We saw lights up ahead on the right. The lights of a tow truck, pulling my beloved Firebird out of the ditch. I had to avert my eyes. “That your car?” asked the officer. “YES!” He pulled up, got out and talked to the tow truck driver, who proceeded to give me a look that could be charitably described as withering. Then the officer checked my license against the car’s registration, gave me a once-over and unceremoniously declared, “OK, you can go now.”
I shakily got in the car and slowly drove away, keeping the car in the middle of the road and relieved that I hadn’t been thrown in the clink for the night.
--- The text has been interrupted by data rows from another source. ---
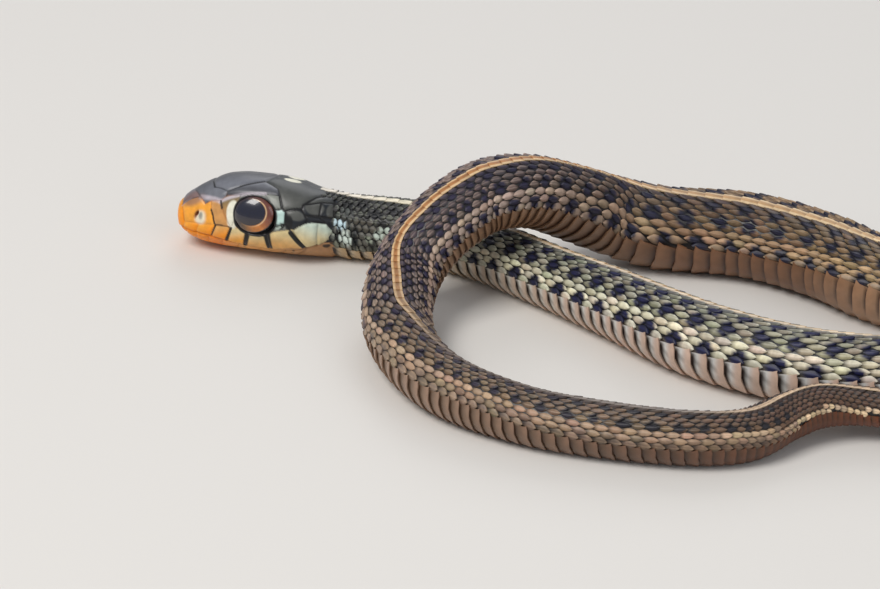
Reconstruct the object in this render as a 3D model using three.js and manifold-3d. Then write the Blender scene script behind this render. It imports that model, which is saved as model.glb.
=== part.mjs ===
import * as THREE from "three";
import { mergeVertices } from "three/addons/utils/BufferGeometryUtils.js";
import Module from "manifold-3d";

// A young garter snake, 266 mm long, lying in a loose loop on the floor. Millimetres, +Z up.
// Its head points to -X, and the body comes back over the neck and round to the front.

const wasm = await Module();
wasm.setup();

// Driving sizes
const ventAt = 189; // from the head joint along the body
const partingGap = 0.3; // between two lengths, face to face
const flatShare = 0.93; // height of the axis over the floor, as a share of the radius
const bodyWidth = 1.05; // the body is this much wider than it is high
const trunkScutes = 186;
const tailScutes = 32; // each stands for a pair of real rows
const scuteLift = 0.1; // how far the rear edge of a belly scute stands off the body
const scuteLip = 0.14; // length of the step behind it

// The way of the body, from the head joint to the tip of the tail: x, y, height of the belly
// above the floor, radius
const route = [
  [-7.3, 6.9, 0, 2.35],
  [-1.5, 5.7, 0, 2.3],
  [3.1, 3, 0, 2.24],
  [7.8, -1.3, 0, 2.26],
  [11.7, -5.2, 0, 2.4],
  [18.1, -11.8, 0, 2.63],
  [24.2, -15.2, 0, 2.6],
  [29.4, -16.25, 0, 2.54],
  [36.5, -17.3, 0, 2.64],
  [43, -17.6, 0, 2.62],
  [50.2, -16.9, 0, 2.64],
  [55.8, -13.8, 0, 2.68],
  [57.3, -8.2, 0, 2.72],
  [53.8, -3.6, 0, 2.78],
  [47.8, -2.9, 0, 2.82],
  [41, -5.2, 0, 2.88],
  [35.4, -6, 0, 2.94],
  [30.9, -3.2, 0, 2.98],
  [27.7, 0.2, 0, 3.02],
  [22.5, 3.7, 0, 3.06],
  [15.7, 5, 0.2, 2.98],
  [12.3, 5.2, 1.15, 2.88],
  [9, 3.7, 3.15, 2.73],
  [6.4, 2, 4.8, 2.6],
  [4.2, 0.5, 5.45, 2.56],
  [2.5, -0.2, 5.15, 2.55],
  [-0.4, -2, 3.6, 2.48],
  [-2.5, -4.5, 1.4, 2.42],
  [-2.8, -9.7, 0.1, 2.26],
  [0, -16.6, 0, 2.1],
  [5.2, -20.7, 0, 1.93],
  [10.4, -22.6, 0, 1.86],
  [16.8, -23.7, 0, 1.77],
  [20, -23.1, 0, 1.71],
  [22.6, -21.4, 0.5, 1.56],
  [24.8, -20.57, 0.92, 1.46],
  [27.2, -20.42, 1.04, 1.3],
  [30.4, -20.92, 0.94, 1.24],
  [38.5, -22.3, 0.3, 1.19],
  [48.5, -22.6, 0, 1.08],
  [58.5, -20.2, 0, 0.95],
  [67.5, -14.2, 0, 0.8],
  [75, -7.5, 0, 0.62],
  [79.5, 0.5, 0, 0.42],
];

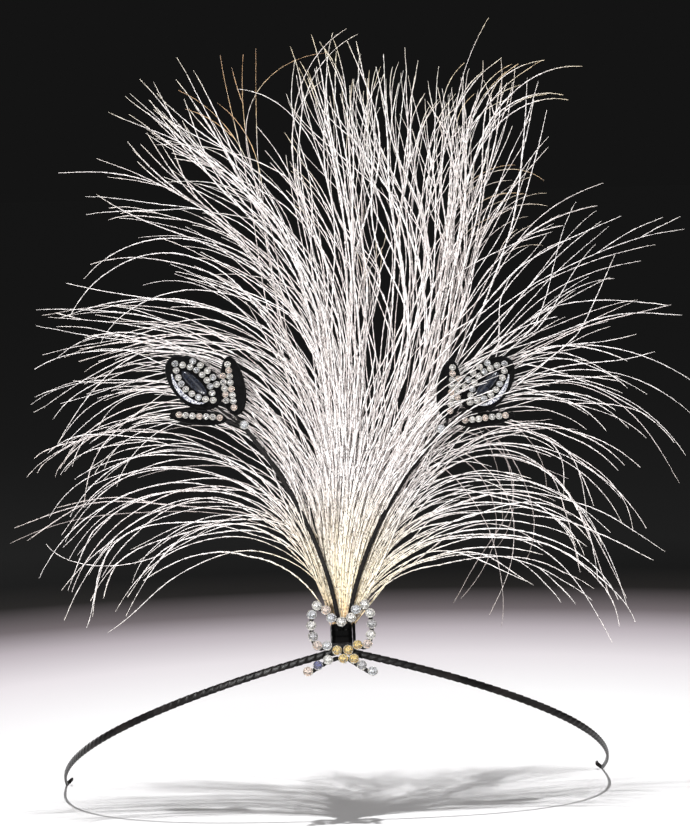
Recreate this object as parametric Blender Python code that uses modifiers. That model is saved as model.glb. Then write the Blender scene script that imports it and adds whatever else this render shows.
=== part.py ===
"""Feather crown: a plume of fine white strands that rises from a jewelled bow on a thin wrapped head band.

Sizes are in metres, +Z up, +X to the wearer's left and -Y to the front. The origin is the middle between
the two ends of the head band, on its mid-line. The bow, the stems, the leaves and the plume are laid out in
the plume's own frame: u to the side, h up the leaning plume, f out of its front. It starts at the front of
the band.
"""
from math import cos, pi, radians, sin

import bmesh
import bpy
import numpy as np
from mathutils import Matrix, Vector

MM = 0.001
GAP = 0.3 * MM
WELD = 0.001 * MM

# Head band: a flat wire wrapped in tape, a squarish bow in plan that climbs to its front
BAND_HALF_WIDTH = 82 * MM
BAND_DEPTH = 86 * MM
BAND_FRONT_RISE = 48 * MM
BAND_SQUARENESS = 3.0
BAND_SAG = 0.04
BAND_POINTS = 37
BAND_HEIGHT = 2.1 * MM
BAND_THICKNESS = 1.2 * MM
BAND_TIP_SCALE = 0.55
BAND_TAPER_FROM = 0.55
CURL_RADIUS = 1.15 * MM
CURL_TURN = radians(205)
CURL_INWARD = Vector((-0.75, 0.0, 0.66))
CURL_POINTS = 8

# Plume frame
PLUME_LEAN = radians(26)

# Bow of wrapped wire, with its stones in front of it
WIRE_RADIUS = 0.6 * MM
WIRE_FRONT = 1.9 * MM
STONE_BACK = 2.9 * MM
STONE_WIDTH = 2.8 * MM
STONE_HEIGHT = 1.7 * MM
KNOT_MIDDLE = 0.9 * MM
KNOT_WIDTH = 7.0 * MM
KNOT_BOTTOM = 1.35 * MM
KNOT_TOP = 7.2 * MM
KNOT_FRONT = 2.5 * MM
KNOT_BACK = -3.7 * MM
KNOT_ROUNDING = 0.9 * MM
# The loops stand a little to the right of the band's middle (mm)
BOW_MIDDLE = 0.3
# Seats of the stones round one loop, from the top of the knot to its foot: side from the bow's middle and
# height (mm). Its wire starts and ends nearer the middle than its first and last stone
LOOP_SEATS = (
    (2.75, 8.3), (4.3, 10.8), (6.9, 12.3), (8.3, 9.5), (8.6, 6.2),
    (8.3, 3.0), (7.2, 0.1), (4.3, 0.0), (1.55, -1.4),
)
LOOP_WIRE_START = (1.0, 8.1)
LOOP_WIRE_END = (0.9, -1.3)
# Tails: side, first seat and step from seat to seat (mm), stones
TAILS = (
    ("left", (-4.0, -4.2), (-2.85, -1.7), 3),
    ("right", (5.6, -6.1), (3.0, -2.0), 2),
)
TAIL_WIRE_START = (0.9, -3.0)
CROSSING_SEATS = ((0.5, -4.1), (3.5, -4.1))
TOP_SEAT = (0.0, 7.2)

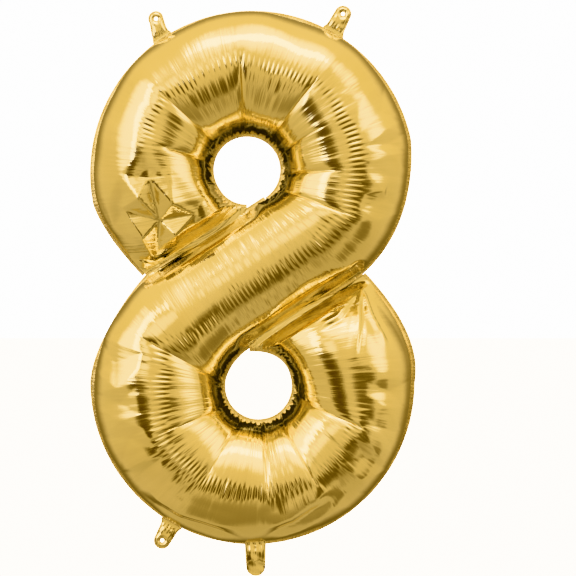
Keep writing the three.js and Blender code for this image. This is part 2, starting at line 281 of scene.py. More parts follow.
def pull_along(x, rest, squeeze, stretch):
    for o in (0, 1):
        n = (x.shape[0] - o) // 2
        pull(x[o:o + 2 * n:2], x[o + 1:o + 1 + 2 * n:2], rest[o:o + 2 * n:2][:n], squeeze, stretch)


def pull_across(x, rest, squeeze, stretch):
    for o in (0, 1):
        n = (x.shape[1] - o) // 2
        from_here, to_next = x[:, o:o + 2 * n:2], x[:, o + 1:o + 1 + 2 * n:2]
        pull(from_here, to_next, rest[:, o:o + 2 * n:2][:, :n], squeeze, stretch)


def pull_shear(x, rest_a, rest_b, k):
    for o in (0, 1):
        n = (x.shape[0] - o) // 2
        pull(x[o:o + 2 * n:2, :-1], x[o + 1:o + 1 + 2 * n:2, 1:], rest_a[o:o + 2 * n:2][:n], k, k)
        pull(x[o:o + 2 * n:2, 1:], x[o + 1:o + 1 + 2 * n:2, :-1], rest_b[o:o + 2 * n:2][:n], k, k)


def resample_even(x):
    """Spaces the points of each rib evenly along it."""
    out = np.empty_like(x)
    for i in range(len(x)):
        s = run_length(x[i])
        w = np.linspace(0, s[-1], x.shape[1])
        for k in range(3):
            out[i, :, k] = np.interp(w, s, x[i, :, k])
    return out


# Where the deep folds of each panel start: round each hole by angle, and how far across the panel they run.
UPPER_FOLDS = [(172, 0.5), (143, 0.62), (115, 0.5), (91, 0.6), (70, 0.45), (52, 0.6), (21, 0.62), (-13, 0.55),
               (-40, 0.62)]
LOWER_FOLDS = [(140, 0.62), (174, 0.58), (209, 0.62), (244, 0.5), (275, 0.62), (310, 0.66), (352, 0.6),
               (25, 0.4)]


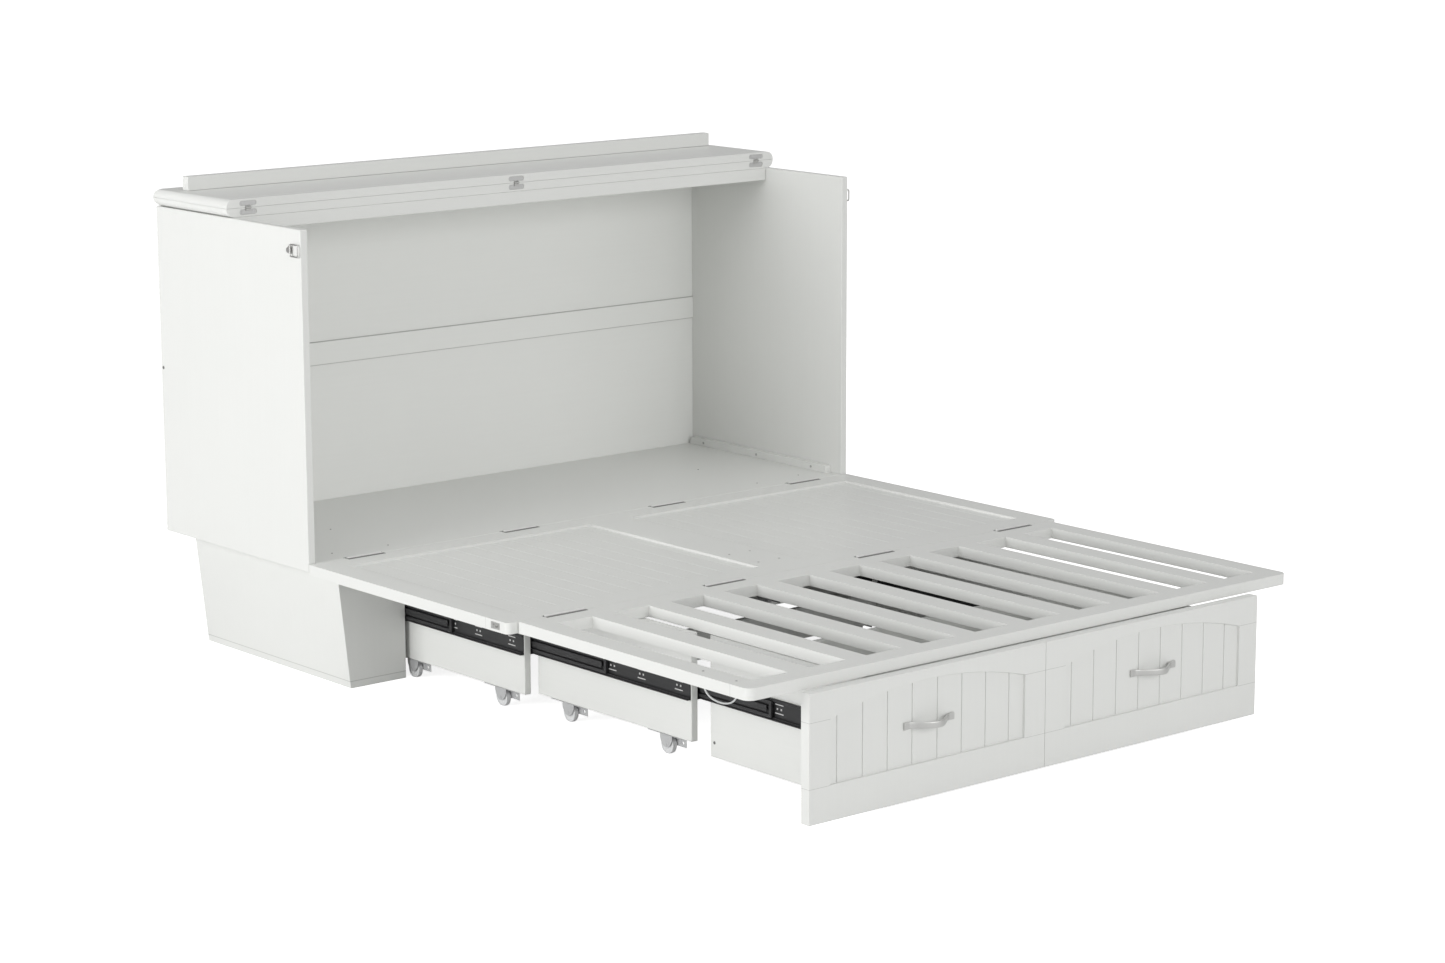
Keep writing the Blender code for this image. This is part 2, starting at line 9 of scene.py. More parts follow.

I kept going straight until I found a main road with a direction sign and started driving towards my home, somehow eventually finding my way there. I caught a couple of hours of sleep and then drove back to Sea Cliff.
Gathering what shred of composure I could muster, I braced himself to meet Jeff Rowland, who I envisioned as an Audio Lord on High.
And met one of the nicest, warmest, friendliest people in high-end audio or anywhere. Jeff is a tall, soft-spoken man with an even disposition. When I told him I was so nervous at the prospect of meeting him that I had driven my car into a ditch the night before, he just gave me a puzzled look that seemed to ask, why would such a thought even go through my head?
Harry, of course, was laughing hysterically, utterly beside himself.
The rest of the day and evening went wonderfully. The Coherence One sounded superb – you’ll forgive me if I don’t remember the details of the rest of the system – sumptuous, authoritative, magnificent. The experience gave me the confidence boost I needed and the thought that, yeah, maybe I could really do this high-end audio thing.
Jeff Rowland and I have been friends ever since, although I don’t get to see him, or hear his gear, as often as I’d like.
And my Firebird? Not one scratch. Perhaps the leaves cushioned the blow. Or I just didn’t look that carefully.